The Region 3 Supervisor and Fisheries staff for Montana Fish, Wildlife & Parks are requesting that anglers and landowners along the Red Rock River from Lima Reservoir to Clark Canyon Reservoir refrain from fishing for the duration of the 2001 fishing season due to extremely low stream flows and high water temperatures.
FWP is also requesting the assistance of Red Rock River landowners in the implementation of this voluntary closure as anglers approach them for access through their property. Voluntary compliance with this request could postpone mandatory closure of the Red Rock River to angling until the fall spawning season mandates further restrictions to protect the river’s trout populations, according to Pat Flowers, FWP Region 3 Supervisor.

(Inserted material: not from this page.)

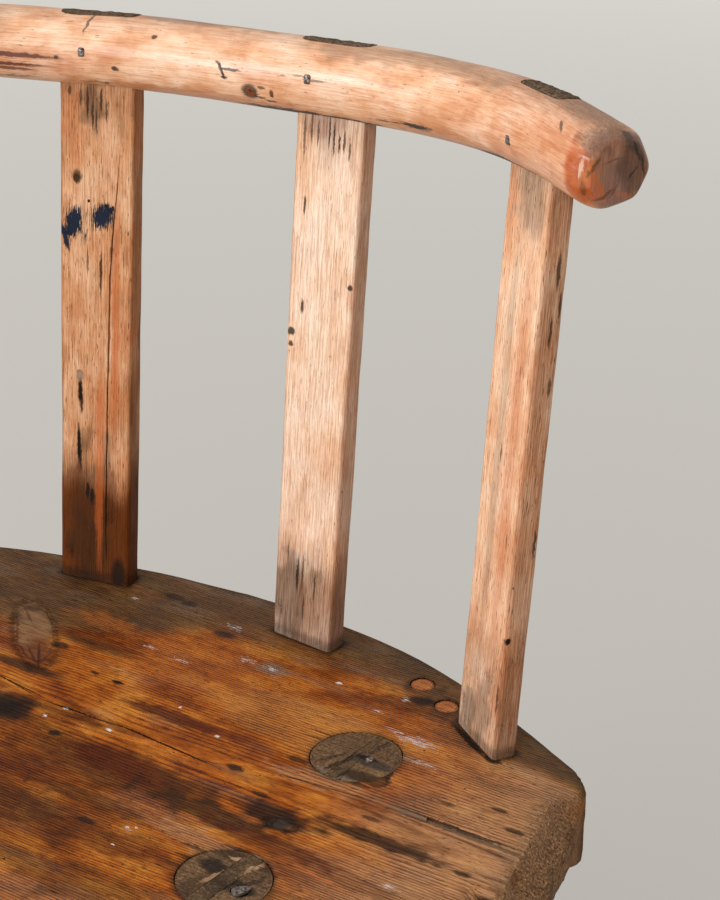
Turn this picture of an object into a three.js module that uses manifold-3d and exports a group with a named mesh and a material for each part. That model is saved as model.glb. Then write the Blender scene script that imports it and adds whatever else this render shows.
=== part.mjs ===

Flow releases from Lima Reservoir on July 13 were dropped dramatically from about 375 cubic feet per second (cfs) to 121 cfs as reservoir storage became very limited, according to Dick Oswald, FWP area fisheries biologist. By July 17, flow releases were further reduced to match reservoir inflow at about 37 cfs as the reservoir storage pool was fully depleted.
“The last time this condition occurred was 1988 when Red Rock River between Dell and Lima was totally dewatered in early July, and did not see a return to flow until May of 1989,” Oswald said.
FWP considers the Red Rock fishery very fragile and vulnerable at this time. Fish populations are stressed due to crowding, predation and limited habitat availability under the low flows.
“High water temperature compounds this cumulative stress and reduces the survivability of individual fish,” Oswald said. “Some stretches of the Red Rock River are serving as ‘oases’ or ‘refuges’ right now where limited trout numbers are capable of surviving under these severely limited flows.”
FWP fisheries personnel monitored Red Rock River flows and temperatures as well as angler use since flows were severely reduced on July 17. Natural valley floor springs and irrigation return flow have maintained 30 cfs at the Briggs Ranch and 100 cfs and higher flows approaching Clark Canyon Reservoir. Some river reaches near Dell are barely maintaining, with flows in the 10 to 15 cfs range. By July 30, flow had become intermittent in the river reach between Dell and Kidd with flows as low as 1.0 cfs and afternoon water temperatures exceeding 80 degrees measured upstream from Dell.
In 1988, brown trout populations of 1,300 per mile dropped drastically and had only recovered to 200 per mile by 1990 in the Dell vicinity. Substantial declines in brown trout numbers are expected following the current year’s low flows.